# do you delete inactive friends?



## Roald_fan (Apr 6, 2018)

When I first started the game, not long after it was first released, I sent a friend request to everyone I came across in the game.  I've almost reached the limit for friends you can have.  I was wondering how everyone feels about deleting friends who have been inactive for over a month and show up at the bottom of your list.  Do you keep them just in case they decide to become active again?  Or clean up so you're free to add more active users?


----------



## Katelyn (Apr 6, 2018)

I get rid of people if they don't play for 7 or more days lol. It's not to be mean, but I'm always reaching the limit and I really don't want people taking up space where I can have active friends


----------



## kayleee (Apr 6, 2018)

I usually delete people who haven’t played in more than a few days


----------



## Angel-Rae (Apr 6, 2018)

After about thirty days. I always feel a bit worried that previously active players are just on a trip or something but its probably just flower event burn out or they found a new game. I do sometimes wonder why daily active players suddenly stop. I can’t play as often as I did when I started because I have finished my summer holiday. I try to still check in every day though and play on my days off.


----------



## brickwall81 (Apr 6, 2018)

I delete people who haven't played in 5-7 days unless they're people I know in real life. My friends list has reached the limit a few times so I've had to delete inactive people before, but now I do it every couple weeks just cause.


----------



## Chicha (Apr 6, 2018)

I also tend to delete people if they haven't played for over a week unless it's friends I know. Every active player helps making the quarry easy and events are usually much better because of the sharing.


----------



## joelmm (Apr 6, 2018)

I eliminate friends if they have not entered the game more than a day ago. I have 70 friends right now.


----------



## That Marshal Fangirl (Apr 6, 2018)

If they're not people I'm actively friends with on this site, yeah.  There's no point in having them clog up my friend list.


----------



## Ashariel (Apr 6, 2018)

I have a full friends list I delete e eryone after they have not logged in for 14 days except I have a few friends that give alot during gardening events I keep them no matter what...


----------



## AndroGhostX (Apr 6, 2018)

I started deleting friends when I found out that there was a limit. My friend list isn't very long, probably around 30 or so friends as I like to keep it short which makes it easier to scroll through the list. I had one friend who hadn't been on in more than a month but came back for this gardening event, so I guess I'll keep them. But I do have another friend who hasn't been on in over a month. They habe like every hybrid in their garden so I'm going to keep them until I've completed the flower trade as I can easily cross-polinate with them when needed


----------



## WynterFrost (Apr 6, 2018)

if they haven't been active in 20 days I delete them


----------



## Paperboy012305 (Apr 6, 2018)

I delete friends that haven't been back in a month or 2.

- - - Post Merge - - -

But i'm too lazy to delete them.


----------



## NiamhACPC (Apr 6, 2018)

Yup, I delete players at the bottom of my list. Usually over 30 days inactive, since I have enough active friends at the moment.


----------



## Roald_fan (Apr 6, 2018)

Thanks, everyone.  I'm glad it's not frowned upon to delete.  It seems necessary when we have a friend limit.


----------



## creamyy (Apr 7, 2018)

if they're people I'm actually friends with then they're staying, if not they gotta go


----------



## Biyaya (Apr 7, 2018)

I haven't deleted any yet, but I'll probably delete those awkward >30 days inactive players once I need to accommodate more people into my friends list. Until then, there's not much of a point of deleting them, in my opinion.


----------



## NiamhACPC (Apr 7, 2018)

Soti said:


> Until then, there's not much of a point of deleting them, in my opinion.

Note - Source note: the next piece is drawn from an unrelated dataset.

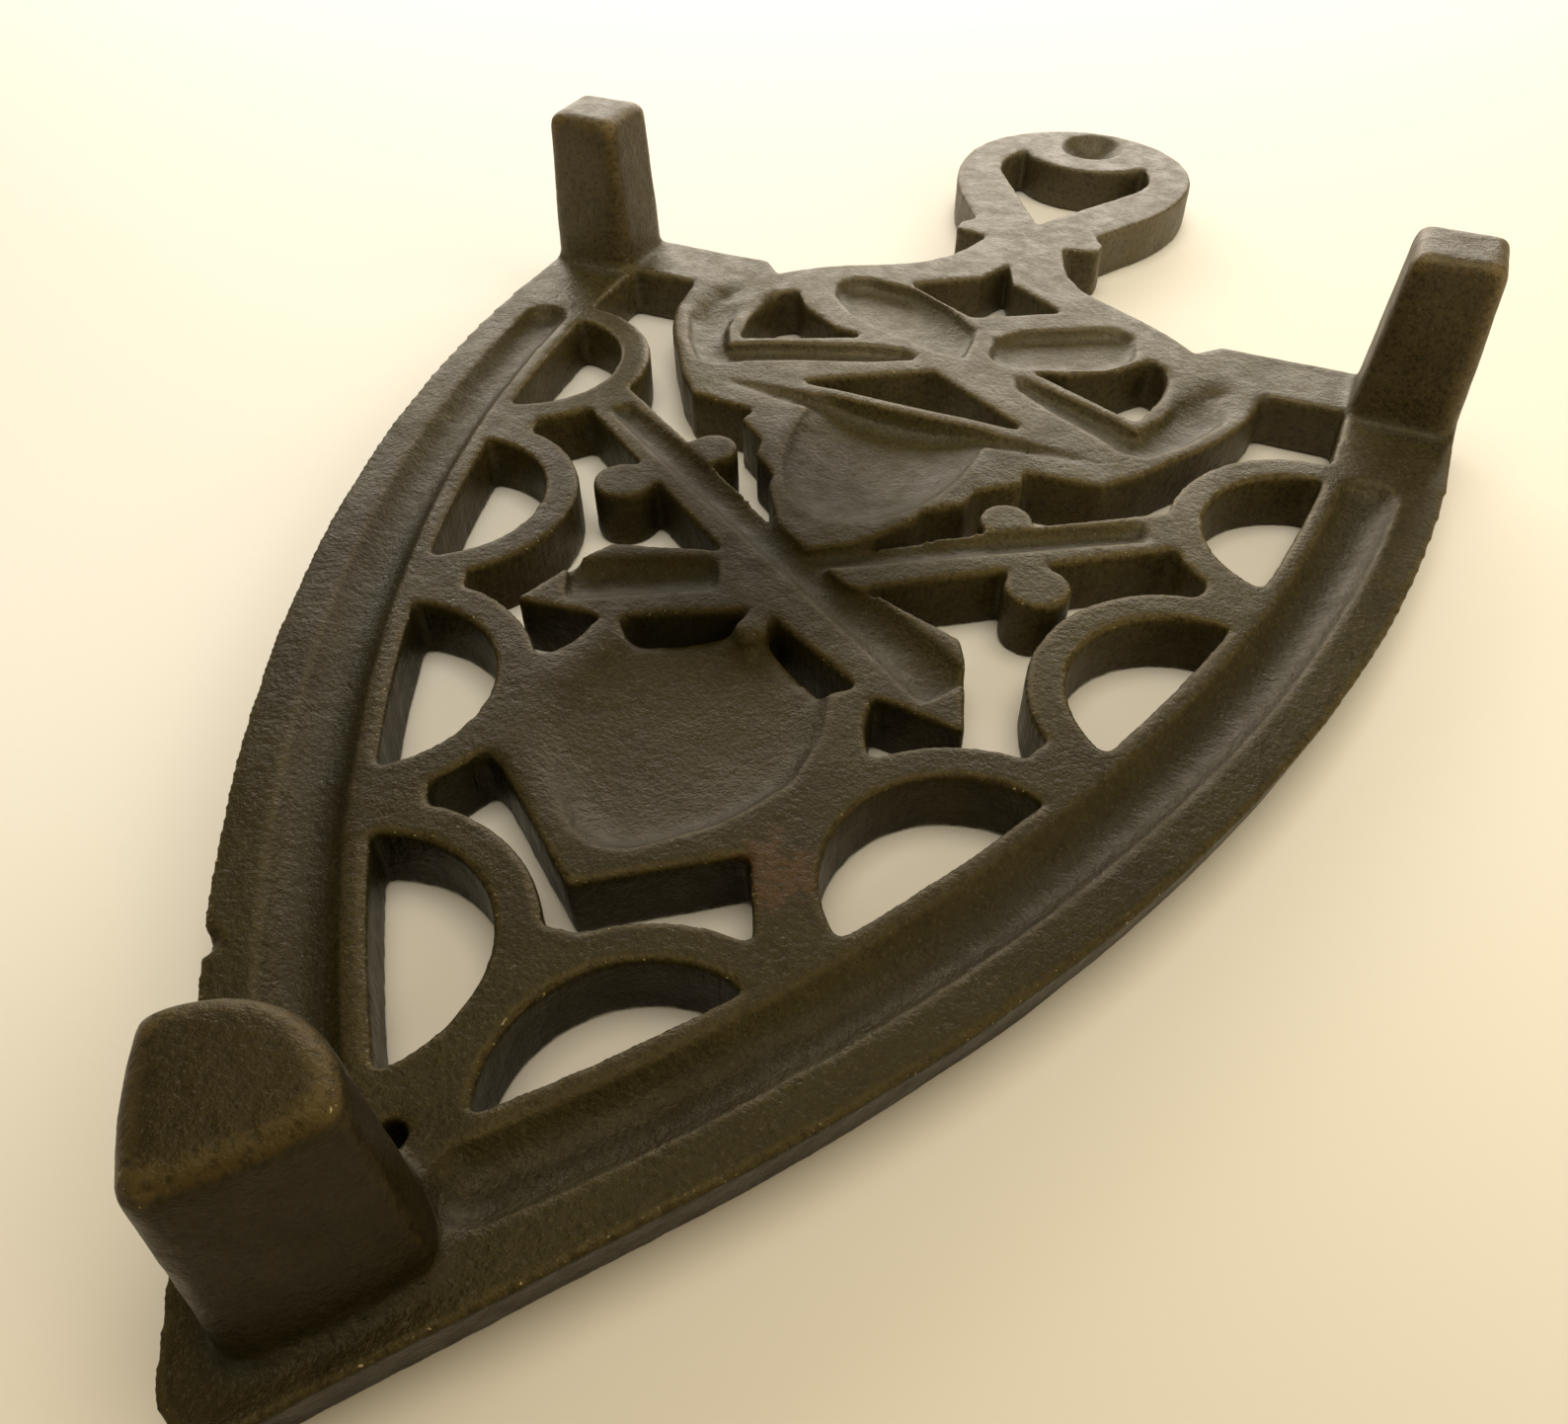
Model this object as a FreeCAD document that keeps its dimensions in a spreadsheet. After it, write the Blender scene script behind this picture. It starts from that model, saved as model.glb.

If you've got enough active players to help you with the events, or if you're soloing them fine, I agree. I started deleting when my friends list got full and about 1/4 of them were >30 days players. 

(This was when the game started up so I figure a lot of people played once or twice then dropped it.)

Also: if anyone hits their max level make sure you go check your "friends invited" list. When I did that I found people I had invited QUITE a long time ago and, again, probably never came back to the game. That freed up a lot of space too.


----------



## RAQ (Apr 8, 2018)

I delete friends once they show >30 days

I thought about deleting after 2 weeks of inactivity but a lot of my friends are college students... they started playing again after 2 weeks of inactivity once their projects, midterms, finals... whatever was keeping them from playing was done.


----------



## iLoveYou (Apr 9, 2018)

I used to delete inactive friends when I was adding random people I came across in the game. Now thar I started mainly adding people from TBT, I find it harder to delete them even if they haven't been on for like 20 days. My friends list is around 50 pepple long and only about 5 of them have gone inactive for over 7 days. So i guess its not even that bad really.


----------



## duckykate (Apr 9, 2018)

Yeah but now i feel bad bc i havent logged on for like 2 months but i dont want them to delete me lmao


----------



## Cuka2cool (Apr 9, 2018)

30 days is what I give them


----------



## IronClocks (Apr 9, 2018)

I'm a daily player and I'll admit I delete people if they haven't played for like 5 days plus. Unless theyre people I know irl, it's kind of a waste to have them added in my opinion


----------



## Ryumia (Apr 9, 2018)

Sometimes. I am usually too lazy to do that. :T So... I keep them for a while until I feel like deleting them off my list. Though... I am a bit surprised that some people didn't delete me when I became so inactive on Animal Crossing Pocket Camp.


----------



## arbra (Apr 10, 2018)

I give people about 2 weeks before considering deleting them


----------



## Alienfish (Apr 10, 2018)

No, I'm so bad with doing that but I probably should aha...


----------



## Tikikata (Apr 13, 2018)

Yes. After the influx of friend requests after posting my code here, I've noticed most of those friends don't play anymore... I hate clutter, so I would rather keep my list full of active players than people who don't play anymore.


----------



## Ably.Saucey (Apr 13, 2018)

Only if their character is weird or they're annoying I've had people come back after months.


----------



## Bucky42 (Apr 19, 2018)

I give them 3 or 4 weeks since I don't want to delete someone that is just on vacation or something like that. After 4 weeks I figure the person found another game to play or didn't like Animal Crossing.


----------



## boring (Apr 21, 2018)

When my friends list gets full (which happens often) I go in and delete people who havnt played in 30< days


----------



## Becca617 (Apr 22, 2018)

I don't delete close friends like I have irl, but if it's just like a random player and they haven't been on for at least 30 days then I consider deleting them.


----------



## Imbri (Apr 22, 2018)

I just hit my limit (discovered when I got a request). I did delete the oldest person, who had not been on in over 30 days.


----------